> [Exercise task]: Copy nothing but the lines below running from the line containing "front_housing();" through the line containing "in imported if", both end lines included.

> [Task material]:
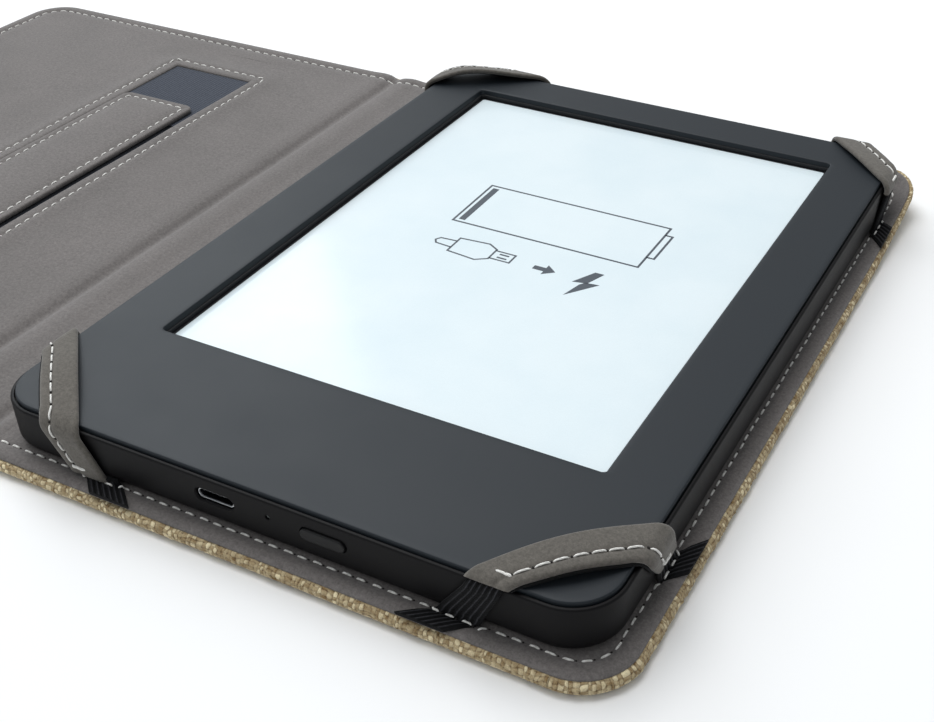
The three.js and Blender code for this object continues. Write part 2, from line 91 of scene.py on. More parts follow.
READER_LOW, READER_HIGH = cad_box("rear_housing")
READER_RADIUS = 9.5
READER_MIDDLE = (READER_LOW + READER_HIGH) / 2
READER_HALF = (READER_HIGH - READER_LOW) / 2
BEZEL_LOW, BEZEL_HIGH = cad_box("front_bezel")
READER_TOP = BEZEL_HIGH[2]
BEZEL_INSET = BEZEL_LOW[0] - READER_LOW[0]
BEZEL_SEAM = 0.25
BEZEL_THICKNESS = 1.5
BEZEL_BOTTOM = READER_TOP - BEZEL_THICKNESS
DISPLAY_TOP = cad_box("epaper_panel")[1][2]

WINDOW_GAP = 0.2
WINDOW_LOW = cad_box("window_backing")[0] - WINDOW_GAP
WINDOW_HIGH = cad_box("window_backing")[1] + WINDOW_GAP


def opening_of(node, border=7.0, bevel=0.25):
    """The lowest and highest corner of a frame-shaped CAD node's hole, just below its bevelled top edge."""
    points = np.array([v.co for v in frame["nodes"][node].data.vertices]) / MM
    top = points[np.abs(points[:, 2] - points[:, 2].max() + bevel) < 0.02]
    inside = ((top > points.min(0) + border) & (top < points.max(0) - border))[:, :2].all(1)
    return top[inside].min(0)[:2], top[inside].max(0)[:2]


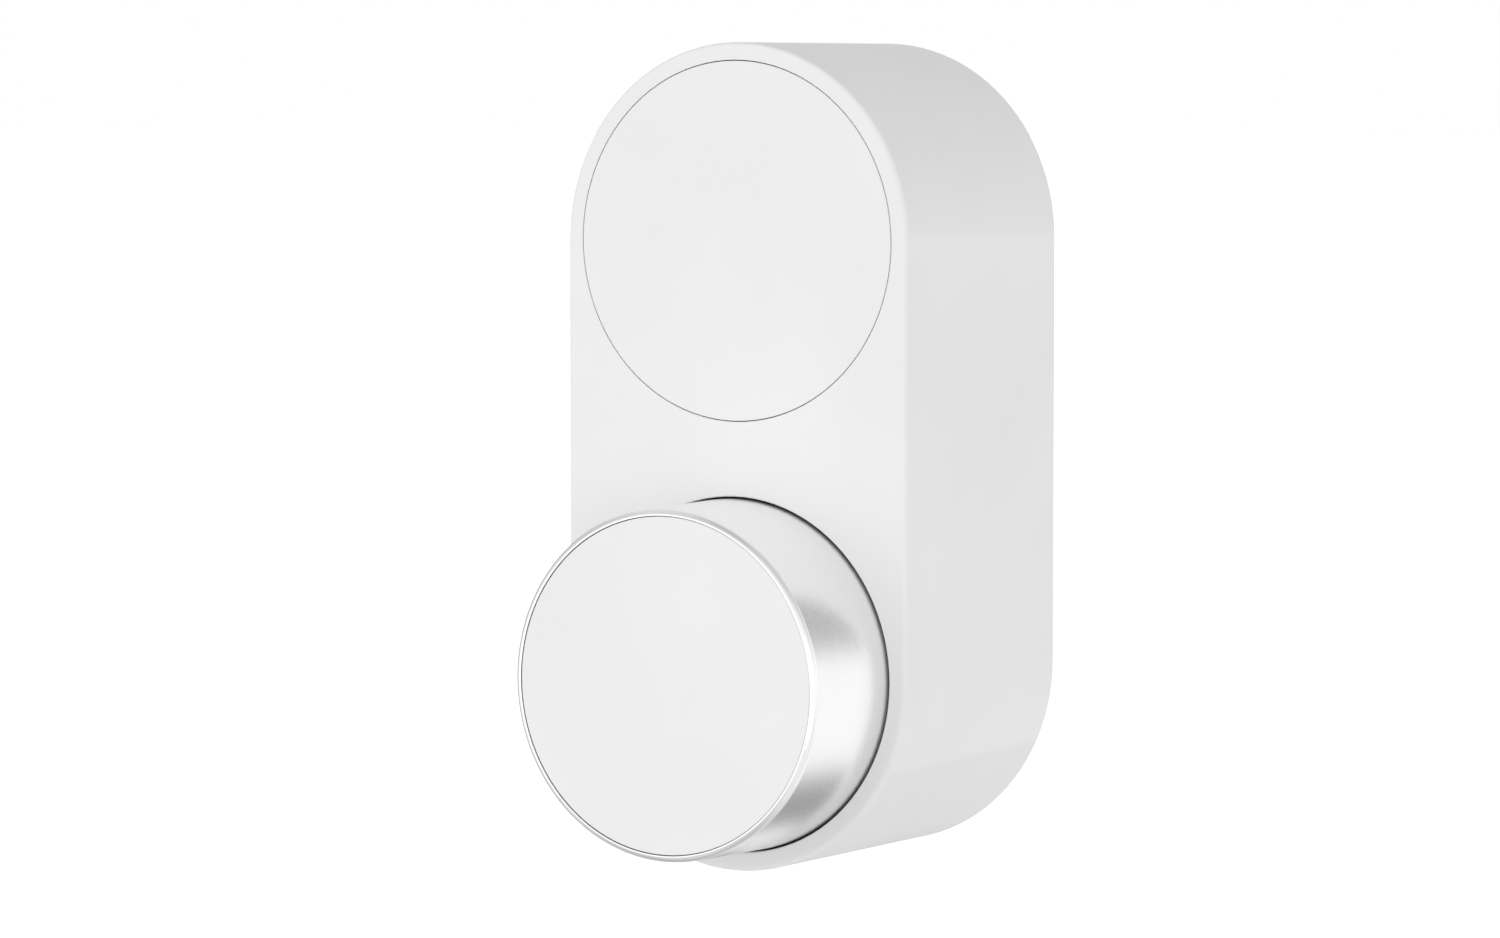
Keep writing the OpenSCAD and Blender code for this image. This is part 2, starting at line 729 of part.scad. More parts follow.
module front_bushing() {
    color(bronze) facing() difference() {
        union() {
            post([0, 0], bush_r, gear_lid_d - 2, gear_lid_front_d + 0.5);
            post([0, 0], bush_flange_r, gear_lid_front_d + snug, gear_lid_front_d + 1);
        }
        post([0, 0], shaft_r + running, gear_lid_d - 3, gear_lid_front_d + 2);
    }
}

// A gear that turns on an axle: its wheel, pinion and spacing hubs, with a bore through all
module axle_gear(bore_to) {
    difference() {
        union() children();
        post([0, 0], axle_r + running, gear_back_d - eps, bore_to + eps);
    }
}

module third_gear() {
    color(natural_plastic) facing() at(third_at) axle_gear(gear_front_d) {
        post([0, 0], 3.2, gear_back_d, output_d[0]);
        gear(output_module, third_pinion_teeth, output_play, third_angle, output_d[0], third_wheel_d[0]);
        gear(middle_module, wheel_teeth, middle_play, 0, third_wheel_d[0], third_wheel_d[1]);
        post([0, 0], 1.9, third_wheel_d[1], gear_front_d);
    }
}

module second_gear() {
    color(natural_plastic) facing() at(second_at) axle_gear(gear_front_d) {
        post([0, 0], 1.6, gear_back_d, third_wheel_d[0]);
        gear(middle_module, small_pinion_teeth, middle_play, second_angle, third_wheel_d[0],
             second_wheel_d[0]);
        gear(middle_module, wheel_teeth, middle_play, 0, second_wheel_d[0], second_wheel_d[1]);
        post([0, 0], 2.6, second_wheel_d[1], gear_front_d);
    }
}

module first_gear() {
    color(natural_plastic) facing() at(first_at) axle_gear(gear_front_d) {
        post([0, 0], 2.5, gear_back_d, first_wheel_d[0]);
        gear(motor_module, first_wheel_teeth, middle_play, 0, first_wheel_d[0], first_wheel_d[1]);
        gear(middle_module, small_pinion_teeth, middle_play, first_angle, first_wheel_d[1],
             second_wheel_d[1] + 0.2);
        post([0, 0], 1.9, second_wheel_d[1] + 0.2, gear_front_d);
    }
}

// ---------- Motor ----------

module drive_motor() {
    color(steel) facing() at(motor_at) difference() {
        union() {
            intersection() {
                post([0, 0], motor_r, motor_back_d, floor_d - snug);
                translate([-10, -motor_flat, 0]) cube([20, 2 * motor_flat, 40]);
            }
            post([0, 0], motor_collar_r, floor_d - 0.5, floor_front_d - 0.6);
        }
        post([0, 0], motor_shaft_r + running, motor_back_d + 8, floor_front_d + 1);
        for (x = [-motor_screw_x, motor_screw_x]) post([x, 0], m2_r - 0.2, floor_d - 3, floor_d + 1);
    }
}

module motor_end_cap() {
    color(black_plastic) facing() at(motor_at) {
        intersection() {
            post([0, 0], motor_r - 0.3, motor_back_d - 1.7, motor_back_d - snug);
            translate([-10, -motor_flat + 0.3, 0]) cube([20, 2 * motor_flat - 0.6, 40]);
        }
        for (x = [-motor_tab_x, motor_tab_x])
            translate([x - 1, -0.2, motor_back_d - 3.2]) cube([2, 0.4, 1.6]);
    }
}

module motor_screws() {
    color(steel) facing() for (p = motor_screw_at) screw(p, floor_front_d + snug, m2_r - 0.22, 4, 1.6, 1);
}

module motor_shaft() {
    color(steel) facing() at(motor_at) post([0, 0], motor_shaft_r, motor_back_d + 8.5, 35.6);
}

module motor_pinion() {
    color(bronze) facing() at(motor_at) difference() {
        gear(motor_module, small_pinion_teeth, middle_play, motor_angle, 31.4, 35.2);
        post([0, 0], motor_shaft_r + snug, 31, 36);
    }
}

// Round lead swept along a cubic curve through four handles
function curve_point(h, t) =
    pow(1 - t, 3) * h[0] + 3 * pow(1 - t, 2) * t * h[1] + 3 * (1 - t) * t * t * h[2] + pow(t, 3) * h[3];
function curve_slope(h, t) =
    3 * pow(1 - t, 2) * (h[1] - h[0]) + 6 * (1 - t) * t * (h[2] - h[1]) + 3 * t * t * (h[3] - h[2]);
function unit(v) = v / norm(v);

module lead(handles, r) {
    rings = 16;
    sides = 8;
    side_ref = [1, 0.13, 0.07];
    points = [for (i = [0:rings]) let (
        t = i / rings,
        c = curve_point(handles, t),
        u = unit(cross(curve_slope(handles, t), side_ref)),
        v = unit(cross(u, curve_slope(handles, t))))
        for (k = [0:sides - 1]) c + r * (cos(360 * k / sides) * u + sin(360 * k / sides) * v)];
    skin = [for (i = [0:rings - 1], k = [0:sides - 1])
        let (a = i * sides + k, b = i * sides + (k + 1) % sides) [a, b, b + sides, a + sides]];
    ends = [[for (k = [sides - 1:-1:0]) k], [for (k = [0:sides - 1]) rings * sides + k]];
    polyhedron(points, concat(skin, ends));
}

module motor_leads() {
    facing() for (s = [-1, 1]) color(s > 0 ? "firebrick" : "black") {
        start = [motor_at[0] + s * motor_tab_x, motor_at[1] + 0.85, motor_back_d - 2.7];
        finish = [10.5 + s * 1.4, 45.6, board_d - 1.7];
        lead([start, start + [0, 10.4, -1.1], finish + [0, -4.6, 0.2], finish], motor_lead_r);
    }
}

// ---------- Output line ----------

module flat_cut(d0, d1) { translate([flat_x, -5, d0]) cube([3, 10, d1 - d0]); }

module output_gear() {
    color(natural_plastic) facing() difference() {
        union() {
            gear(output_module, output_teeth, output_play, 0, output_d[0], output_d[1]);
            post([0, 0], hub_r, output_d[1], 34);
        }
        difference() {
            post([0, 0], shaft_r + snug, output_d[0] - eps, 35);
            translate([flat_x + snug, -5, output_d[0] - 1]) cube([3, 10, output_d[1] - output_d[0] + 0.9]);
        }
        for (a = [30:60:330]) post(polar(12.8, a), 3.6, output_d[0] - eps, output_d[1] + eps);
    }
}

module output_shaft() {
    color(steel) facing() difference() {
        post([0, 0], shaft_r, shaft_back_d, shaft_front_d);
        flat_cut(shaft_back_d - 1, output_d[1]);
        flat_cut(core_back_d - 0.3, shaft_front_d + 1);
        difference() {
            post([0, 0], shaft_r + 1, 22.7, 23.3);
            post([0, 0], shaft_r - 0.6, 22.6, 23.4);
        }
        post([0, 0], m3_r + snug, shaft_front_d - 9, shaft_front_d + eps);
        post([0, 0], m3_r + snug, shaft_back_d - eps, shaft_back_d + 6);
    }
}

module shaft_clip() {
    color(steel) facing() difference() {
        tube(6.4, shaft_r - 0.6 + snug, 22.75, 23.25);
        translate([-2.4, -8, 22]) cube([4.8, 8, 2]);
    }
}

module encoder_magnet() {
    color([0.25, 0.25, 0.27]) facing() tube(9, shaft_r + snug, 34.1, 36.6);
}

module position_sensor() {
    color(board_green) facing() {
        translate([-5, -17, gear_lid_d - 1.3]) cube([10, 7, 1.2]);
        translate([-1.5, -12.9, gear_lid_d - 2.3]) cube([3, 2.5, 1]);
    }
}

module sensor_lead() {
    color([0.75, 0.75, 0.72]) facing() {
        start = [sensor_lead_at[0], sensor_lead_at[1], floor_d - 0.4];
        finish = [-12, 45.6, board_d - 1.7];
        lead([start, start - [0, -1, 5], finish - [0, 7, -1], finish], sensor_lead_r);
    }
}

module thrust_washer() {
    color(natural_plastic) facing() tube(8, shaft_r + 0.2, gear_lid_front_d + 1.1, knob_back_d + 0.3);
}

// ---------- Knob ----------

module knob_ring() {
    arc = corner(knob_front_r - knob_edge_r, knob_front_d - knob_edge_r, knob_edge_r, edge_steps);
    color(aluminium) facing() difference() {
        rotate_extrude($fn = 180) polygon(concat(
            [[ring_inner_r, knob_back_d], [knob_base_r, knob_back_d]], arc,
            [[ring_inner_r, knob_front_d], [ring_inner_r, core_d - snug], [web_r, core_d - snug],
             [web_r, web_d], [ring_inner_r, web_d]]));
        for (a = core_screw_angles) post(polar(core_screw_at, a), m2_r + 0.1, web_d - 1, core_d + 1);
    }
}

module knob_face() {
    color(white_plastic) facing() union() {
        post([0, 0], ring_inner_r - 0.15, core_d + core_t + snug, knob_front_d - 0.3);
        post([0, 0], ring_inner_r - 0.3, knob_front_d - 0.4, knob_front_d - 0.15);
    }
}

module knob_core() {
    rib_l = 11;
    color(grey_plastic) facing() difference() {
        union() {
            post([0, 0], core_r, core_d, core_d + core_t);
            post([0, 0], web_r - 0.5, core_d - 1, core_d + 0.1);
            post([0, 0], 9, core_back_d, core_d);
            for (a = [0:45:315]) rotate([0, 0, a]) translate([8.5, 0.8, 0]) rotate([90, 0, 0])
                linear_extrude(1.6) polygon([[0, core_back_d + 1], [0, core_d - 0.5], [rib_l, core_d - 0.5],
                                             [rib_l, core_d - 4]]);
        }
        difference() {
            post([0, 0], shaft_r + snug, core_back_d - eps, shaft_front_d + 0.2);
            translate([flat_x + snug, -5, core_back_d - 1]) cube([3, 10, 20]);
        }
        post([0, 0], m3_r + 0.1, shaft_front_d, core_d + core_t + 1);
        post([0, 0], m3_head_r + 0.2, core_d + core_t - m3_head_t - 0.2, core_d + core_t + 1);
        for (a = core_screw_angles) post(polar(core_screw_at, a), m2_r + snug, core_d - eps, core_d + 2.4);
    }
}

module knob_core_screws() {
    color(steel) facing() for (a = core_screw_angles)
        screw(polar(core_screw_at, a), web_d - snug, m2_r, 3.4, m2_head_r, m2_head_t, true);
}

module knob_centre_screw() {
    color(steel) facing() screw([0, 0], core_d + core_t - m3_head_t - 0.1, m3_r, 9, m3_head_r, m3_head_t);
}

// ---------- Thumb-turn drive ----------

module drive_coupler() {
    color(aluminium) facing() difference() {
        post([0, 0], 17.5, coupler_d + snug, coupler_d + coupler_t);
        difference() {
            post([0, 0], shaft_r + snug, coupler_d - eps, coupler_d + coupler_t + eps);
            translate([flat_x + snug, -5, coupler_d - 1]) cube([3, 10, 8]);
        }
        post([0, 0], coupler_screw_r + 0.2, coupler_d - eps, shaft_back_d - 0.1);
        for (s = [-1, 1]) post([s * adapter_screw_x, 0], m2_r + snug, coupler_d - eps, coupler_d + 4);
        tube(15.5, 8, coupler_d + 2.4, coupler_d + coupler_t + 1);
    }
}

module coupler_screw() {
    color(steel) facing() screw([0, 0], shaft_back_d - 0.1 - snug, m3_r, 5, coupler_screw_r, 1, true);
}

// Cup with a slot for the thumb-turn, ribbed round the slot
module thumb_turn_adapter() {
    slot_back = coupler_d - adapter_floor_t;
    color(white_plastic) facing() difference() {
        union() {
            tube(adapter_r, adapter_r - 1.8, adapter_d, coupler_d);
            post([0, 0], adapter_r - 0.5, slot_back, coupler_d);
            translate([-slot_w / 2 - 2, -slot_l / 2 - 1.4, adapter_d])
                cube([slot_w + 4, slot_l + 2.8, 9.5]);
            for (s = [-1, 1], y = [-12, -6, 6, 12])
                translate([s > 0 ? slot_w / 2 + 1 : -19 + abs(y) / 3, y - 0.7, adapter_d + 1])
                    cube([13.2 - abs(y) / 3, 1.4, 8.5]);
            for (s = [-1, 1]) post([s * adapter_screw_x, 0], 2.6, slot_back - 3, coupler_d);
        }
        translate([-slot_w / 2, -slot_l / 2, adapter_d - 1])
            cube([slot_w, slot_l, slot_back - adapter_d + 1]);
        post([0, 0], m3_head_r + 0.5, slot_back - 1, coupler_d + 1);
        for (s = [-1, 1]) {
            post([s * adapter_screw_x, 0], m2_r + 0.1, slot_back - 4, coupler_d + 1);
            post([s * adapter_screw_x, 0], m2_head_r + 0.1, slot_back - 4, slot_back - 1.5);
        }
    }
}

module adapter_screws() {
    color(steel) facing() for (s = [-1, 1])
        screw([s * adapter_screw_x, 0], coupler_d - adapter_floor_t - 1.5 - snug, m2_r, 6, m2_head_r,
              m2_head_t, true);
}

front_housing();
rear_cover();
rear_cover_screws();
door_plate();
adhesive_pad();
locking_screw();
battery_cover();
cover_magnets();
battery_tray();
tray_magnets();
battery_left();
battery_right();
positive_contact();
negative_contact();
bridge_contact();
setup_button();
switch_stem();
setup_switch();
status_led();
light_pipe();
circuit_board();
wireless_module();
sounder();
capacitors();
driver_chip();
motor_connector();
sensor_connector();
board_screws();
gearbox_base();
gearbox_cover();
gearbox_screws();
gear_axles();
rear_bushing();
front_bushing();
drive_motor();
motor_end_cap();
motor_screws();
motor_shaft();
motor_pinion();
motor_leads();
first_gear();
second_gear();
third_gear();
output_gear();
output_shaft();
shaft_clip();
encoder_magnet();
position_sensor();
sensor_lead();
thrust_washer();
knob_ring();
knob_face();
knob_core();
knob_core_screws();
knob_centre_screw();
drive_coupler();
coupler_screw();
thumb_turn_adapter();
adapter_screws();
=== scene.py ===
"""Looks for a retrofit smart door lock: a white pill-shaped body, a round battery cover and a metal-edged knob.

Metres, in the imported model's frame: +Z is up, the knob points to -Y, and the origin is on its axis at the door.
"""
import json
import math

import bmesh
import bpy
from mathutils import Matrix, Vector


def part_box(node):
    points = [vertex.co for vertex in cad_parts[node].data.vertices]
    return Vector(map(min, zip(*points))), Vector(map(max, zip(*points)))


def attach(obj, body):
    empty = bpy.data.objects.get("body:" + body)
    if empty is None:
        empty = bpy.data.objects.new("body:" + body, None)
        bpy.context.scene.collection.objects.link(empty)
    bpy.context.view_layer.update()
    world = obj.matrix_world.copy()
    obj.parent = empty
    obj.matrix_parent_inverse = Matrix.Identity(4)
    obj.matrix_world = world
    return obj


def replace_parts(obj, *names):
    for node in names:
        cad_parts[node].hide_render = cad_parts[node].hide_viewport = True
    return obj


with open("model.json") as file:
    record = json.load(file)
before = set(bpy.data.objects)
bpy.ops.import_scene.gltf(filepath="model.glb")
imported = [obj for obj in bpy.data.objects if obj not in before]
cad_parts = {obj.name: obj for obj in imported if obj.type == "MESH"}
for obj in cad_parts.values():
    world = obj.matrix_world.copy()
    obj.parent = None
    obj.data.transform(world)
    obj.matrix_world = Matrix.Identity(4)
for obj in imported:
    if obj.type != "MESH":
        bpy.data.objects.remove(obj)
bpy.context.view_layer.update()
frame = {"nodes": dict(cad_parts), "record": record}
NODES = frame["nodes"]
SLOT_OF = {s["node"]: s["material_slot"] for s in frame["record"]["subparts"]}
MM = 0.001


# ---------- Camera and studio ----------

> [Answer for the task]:
front_housing();
rear_cover();
rear_cover_screws();
door_plate();
adhesive_pad();
locking_screw();
battery_cover();
cover_magnets();
battery_tray();
tray_magnets();
battery_left();
battery_right();
positive_contact();
negative_contact();
bridge_contact();
setup_button();
switch_stem();
setup_switch();
status_led();
light_pipe();
circuit_board();
wireless_module();
sounder();
capacitors();
driver_chip();
motor_connector();
sensor_connector();
board_screws();
gearbox_base();
gearbox_cover();
gearbox_screws();
gear_axles();
rear_bushing();
front_bushing();
drive_motor();
motor_end_cap();
motor_screws();
motor_shaft();
motor_pinion();
motor_leads();
first_gear();
second_gear();
third_gear();
output_gear();
output_shaft();
shaft_clip();
encoder_magnet();
position_sensor();
sensor_lead();
thrust_washer();
knob_ring();
knob_face();
knob_core();
knob_core_screws();
knob_centre_screw();
drive_coupler();
coupler_screw();
thumb_turn_adapter();
adapter_screws();
=== scene.py ===
"""Looks for a retrofit smart door lock: a white pill-shaped body, a round battery cover and a metal-edged knob.

Metres, in the imported model's frame: +Z is up, the knob points to -Y, and the origin is on its axis at the door.
"""
import json
import math

import bmesh
import bpy
from mathutils import Matrix, Vector


def part_box(node):
    points = [vertex.co for vertex in cad_parts[node].data.vertices]
    return Vector(map(min, zip(*points))), Vector(map(max, zip(*points)))


def attach(obj, body):
    empty = bpy.data.objects.get("body:" + body)
    if empty is None:
        empty = bpy.data.objects.new("body:" + body, None)
        bpy.context.scene.collection.objects.link(empty)
    bpy.context.view_layer.update()
    world = obj.matrix_world.copy()
    obj.parent = empty
    obj.matrix_parent_inverse = Matrix.Identity(4)
    obj.matrix_world = world
    return obj


def replace_parts(obj, *names):
    for node in names:
        cad_parts[node].hide_render = cad_parts[node].hide_viewport = True
    return obj


with open("model.json") as file:
    record = json.load(file)
before = set(bpy.data.objects)
bpy.ops.import_scene.gltf(filepath="model.glb")
imported = [obj for obj in bpy.data.objects if obj not in before]
cad_parts = {obj.name: obj for obj in imported if obj.type == "MESH"}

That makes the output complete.